The former Texas Tech psychologist will lead university’s largest academic division beginning Aug. 1
JUNE 30, 2015 | By MICHAEL NEWSOM
The University of Mississippi has hired Lee Cohen, professor and chair of Texas Tech University’s psychological sciences department, to become the next dean of the College of Liberal Arts. He is set to begin his new post Aug. 1.
Cohen, who will also teach psychology, said he’s excited and humbled by the selection and looks forward to beginning his work at UM.
“I know that the appointment of a new dean is an important decision and I very much appreciate being given the opportunity to lead the College of Liberal Arts at the University of Mississippi,” Cohen said. “I am excited to get to work and learn all I can about the college as well as the traditions, legacies and history of Ole Miss.
“I am also very much looking forward to building upon existing relationships and forging new ones within the college and across the university and local community.”
Cohen has demonstrated exemplary personal and professional qualities as a leader and an educator, and the university’s faculty and administration look forward to his arrival, said Morris Stocks, UM acting chancellor.
“We are extremely pleased that Dr. Lee Cohen will be joining the University of Mississippi,” Stocks said. “He has excellent qualifications that will serve him well as he leads the College of Liberal Arts into the future. Dr. Cohen will bring a deep understanding of the values of a liberal education, as well as focused energy and enthusiasm for the continued transformation of our university.”
Acting Provost Noel Wilkin touted Cohen’s success as an administrator and also his distinguished career as a faculty member.
“Dr. Cohen understands the important roles that faculty play on our campus and brings with him valuable experience that will serve him well as he assumes leadership of our largest academic unit on campus,” Wilkin said.
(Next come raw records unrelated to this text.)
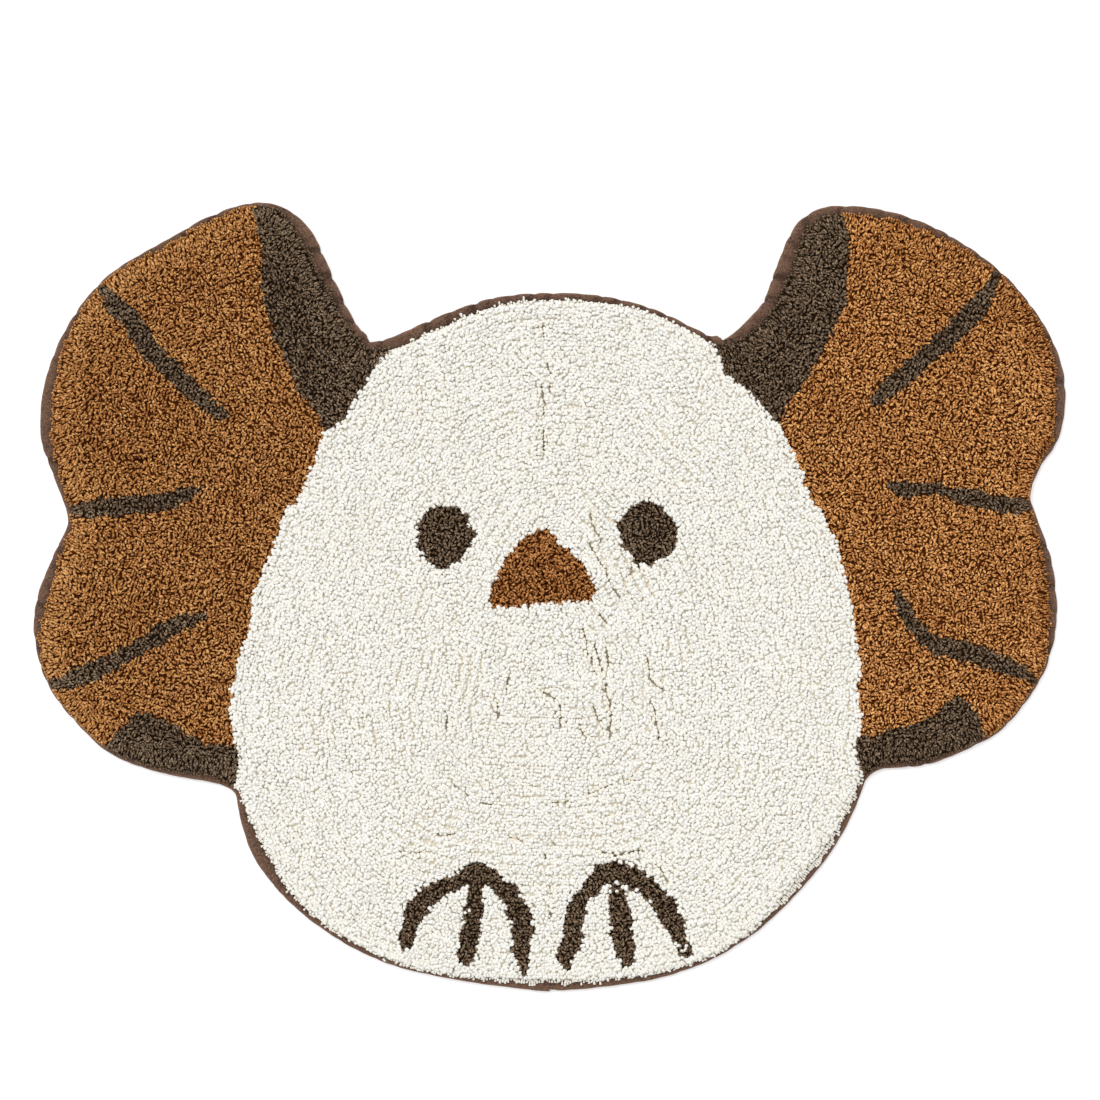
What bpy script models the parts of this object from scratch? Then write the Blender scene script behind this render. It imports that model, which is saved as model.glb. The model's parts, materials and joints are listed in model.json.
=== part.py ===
"""Animal shaped tufted rug, lying flat: a long-tailed bird seen from the front with its wings spread.

It is built as a maker cuts and sews it, in two pieces. The tufted cloth is backing and cut pile in one, flat
underneath and slightly lumpy on top. The edge binding is one cotton tape, folded round the cloth's raw edge.

The tables are in millimetres, on a rug 1,000 mm across its wings. X runs across the wings, Y towards the
head and Z up. The origin is under the middle of the rug, on the floor.
"""

import math
from collections import namedtuple

import bmesh
import bpy
import numpy as np
from mathutils import Vector
from mathutils.geometry import delaunay_2d_cdt

MM = 0.001

# Driving sizes, in metres.
RUG_WIDTH = 1.000
PILE_TOP = 0.0140  # highest pile tips above the floor
BACKING_THICKNESS = 0.0026
TAPE_THICKNESS = 0.0012
TAPE_HEIGHT = 0.0062  # over the folded edge
TAPE_UNDER = 0.0120  # width of the tape's leg under the rug
TAPE_TUCK = 0.0016  # how far the tape's upper leg runs on under the leaning pile
TAPE_LEAST = 0.0065  # narrowest upper leg
FOLD_DEPTH = 0.0016  # tape from its outer edge to the hollow of its fold
SHOULDER = 0.0090  # how far in from its edge the pile reaches its full height
GAP = 0.0003  # between the tape and the cloth

PLACE = RUG_WIDTH / 1000  # metres for each millimetre of a place in the tables

# How finely the shapes are divided, in metres where it is a length.
LONGEST_STEP = 0.018
SHARPEST_TURN = math.radians(20)
SPAN_POINTS = 24
TOP_SPACING = 0.022
BOTTOM_SPACING = 0.080
TROUGH_SPACING = 0.012

# The outer edge, anticlockwise from the bottom of the belly. bare is how much tape the pile leaves bare.
Edge = namedtuple("Edge", "x y bare")
BELLY_RIGHT = (
    Edge(0, -382, 9),
    Edge(56, -378, 6),
    Edge(110, -369, 4),
    Edge(161, -350, 2),
    Edge(203, -323, 3),
    Edge(247, -280, 8),
    Edge(278, -240, 6),
    Edge(298, -201, 6),
)
WING_RIGHT = (
    Edge(308, -176, 3),
    Edge(320, -168, 4),
    Edge(362, -164, 5),
    Edge(403, -149, 3),
    Edge(437, -130, 2),
    Edge(466, -96, 2),
    Edge(484, -62, 4),
    Edge(492, -16, 9),
    Edge(487, 33, 9),
    Edge(471, 80, 4),
    Edge(466, 98, 0),
    Edge(476, 126, 4),
    Edge(492, 150, 7),
    Edge(500, 190, 11),
    Edge(495, 230, 7),
    Edge(476, 269, 5),
    Edge(444, 309, 3),
    Edge(400, 343, 6),
    Edge(352, 367, 8),
    Edge(302, 378, 9),
    Edge(264, 377, 9),
    Edge(240, 362, 12),
    Edge(219, 318, 15),
    Edge(206, 285, 13),
    Edge(184, 261, 11),
)
CROWN = (
    Edge(169, 250, 8),
    Edge(147, 257, 4),
    Edge(106, 277, 3),
    Edge(60, 290, 5),
    Edge(5, 294.5, 6),
    Edge(-55, 289.5, 8),
    Edge(-106, 272.5, 10),
    Edge(-155, 251, 10),
)
WING_LEFT = (
    Edge(-173, 248, 9),
    Edge(-187, 264, 8),
    Edge(-211, 312, 11),
    Edge(-230, 352, 13),
    Edge(-251, 374, 8),
    Edge(-282, 382, 3),
    Edge(-325, 371, 6),
    Edge(-375, 344, 6),
    Edge(-430, 310, 3),
    Edge(-468, 262, 6),
    Edge(-490, 206, 11),
    Edge(-493.5, 153, 12),
    Edge(-480, 113, 8),
    Edge(-467.5, 73, 5),
    Edge(-481, 41, 8),
    Edge(-498.5, -6, 12),
    Edge(-499.5, -44, 6),
    Edge(-486, -87, 1),
    Edge(-460, -122, 2),
    Edge(-425, -153, 3),
    Edge(-377, -171, 5),
    Edge(-322, -182, 6),
)
BELLY_LEFT = (
    Edge(-306, -190, 4),
    Edge(-301, -212, 7),
    Edge(-288, -251, 13),
    Edge(-257, -292, 7),
    Edge(-211, -329, 4),
    Edge(-160, -355, 3),
    Edge(-95, -371, 3),
)
OUTLINE = BELLY_RIGHT + WING_RIGHT + CROWN + WING_LEFT + BELLY_LEFT

# Troughs in the pile, where the rug was folded or its rows have parted. reach is half a trough's width.
Trough = namedtuple("Trough", "x0 y0 x1 y1 depth reach")
TROUGHS = (
    Trough(-5, 262, -5, 128, 1.5, 7),
    Trough(40, 84, 68, -4, 2.0, 7),
    Trough(68, -4, 97, -118, 1.4, 9),
    Trough(-120, -214, -60, -238, 0.8, 9),
    Trough(-60, -238, 40, -236, 0.8, 9),
    Trough(-104, -262, -40, -284, 0.8, 9),
)

# Slow rises and falls of the pile: how many waves there are across and along a rug's width, and how high.
Wave = namedtuple("Wave", "across along phase height")
WAVES = (
    Wave(2.3, 0.8, 0.4, 0.30),
    Wave(-1.4, 3.1, 1.9, 0.25),
    Wave(5.2, 2.6, 4.0, 0.18),
    Wave(-3.7, 6.3, 2.7, 0.15),
)

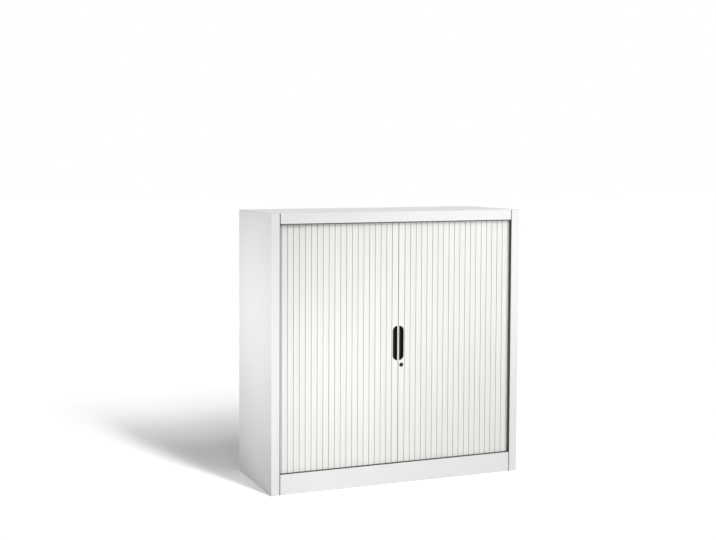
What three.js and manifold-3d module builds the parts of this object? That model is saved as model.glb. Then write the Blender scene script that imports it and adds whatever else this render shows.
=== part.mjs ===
// Tambour door cabinet: a steel carcass with two shutters of upright slats that slide sideways
// Millimetres, +Z up, front towards -Y, origin on the floor at the middle of the footprint
import * as THREE from 'three';
import { mergeVertices } from 'three/addons/utils/BufferGeometryUtils.js';
import Module from 'manifold-3d';

const wasm = await Module();
wasm.setup();

// Carcass
const cabinetWidth = 1200;
const cabinetDepth = 420;
const cabinetHeight = 1200;
const sheet = 1; // thickness of the steel
const postWidth = 37; // front face of each side panel
const postReturn = 6; // fold behind the inner edge of a post
const rearFlange = 25; // fold of a side panel behind the back panel
const footFlange = 30; // fold of a side panel along the floor
const fasciaHeight = 45;
const plinthHeight = 89;
const plinthFoot = 20; // fold of the plinth along the floor
const baseEdge = 24; // fold of the base panel at the rear
const postJoint = 4; // open joint between a post and the fascia or plinth
const seatGap = 0.3; // between two pieces that rest against each other
const overrun = 2; // how far a cutting solid passes the surface that it cuts

// Track that guides both shutters
const guideHeight = 15;
const highGuideShow = 3.5; // how far the upper track shows under the fascia
const lowGuideShow = 1; // how far the lower track shows over the plinth
const guideWall = 2.5;
const grooveDepth = 10;
const runningGap = 0.5; // between a tenon and its groove, on each side
const bendRadius = 30; // of the groove's middle line, at each corner
const rearRun = 135; // straight stretch of groove behind the inner back

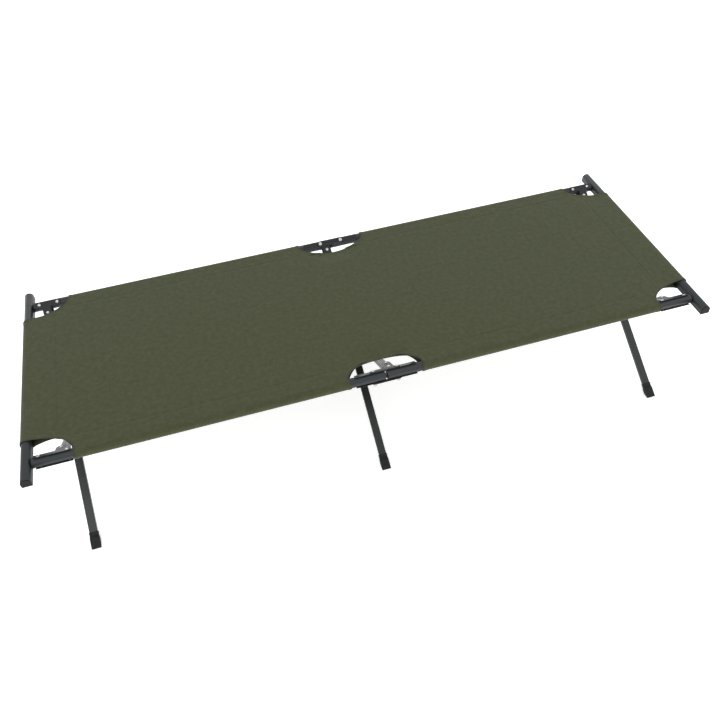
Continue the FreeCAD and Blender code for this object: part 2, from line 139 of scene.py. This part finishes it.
def sleeve_path(corner):
    """The cloth's way round a rail or bar: outward distance and height from its axis.
    It starts on top, and ends flat under the top cloth beyond the seam."""
    if corner:           # round top, flat sides and underside
        path = [(WRAP * math.sin(a), WRAP * math.cos(a))
                for a in np.linspace(0, math.pi / 2, 8)]
        for middle_x, first in ((1, 0.0), (-1, math.pi / 2)):
            path += [(middle_x * 0.0115 + 0.003 * math.cos(first + a),
                      -0.0115 - 0.003 * math.sin(first + a))
                     for a in np.linspace(0, math.pi / 2 if first == 0 else 0.75, 5)]
        flap = BAR_FLAP
    else:
        path = [(WRAP * math.sin(a), WRAP * math.cos(a))
                for a in np.linspace(0, math.radians(216), 19)]
        flap = RAIL_FLAP
    for inward, count in zip(flap, (9, 4)):
        start, stop = path[-1], (-inward, WRAP - TUCK)
        path += [(start[0] + (stop[0] - start[0]) * share,
                  start[1] + (stop[1] - start[1]) * share)
                 for share in np.linspace(0, 1, count + 1)[1:]]
    return path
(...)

Cohen holds a Bachelor of Arts in psychology from the University of California at San Diego. He earned his master’s degree and doctorate in psychology from Oklahoma State University. For the past 15 years, he’s been a faculty member at Texas Tech. There, he has also served in administrative roles, which includes director of the nationally accredited doctoral program in clinical psychology, in addition to serving as chair of the Department of Psychological Sciences.
He has taught both undergraduate and graduate-level classes, and also has been involved in important research on nicotine addiction. He established a research program that explores the mechanisms that contribute to nicotine use, withdrawal and dependence. He said he has mainly been interested in identifying healthy alternative behaviors that complement smoking cessation efforts.
His wife, Michelle, is an occupational therapist and assistant professor at the Texas Tech University Health Sciences Center. The couple has three children: Ross, 12, Rachel, 9, and Rebecca, 3.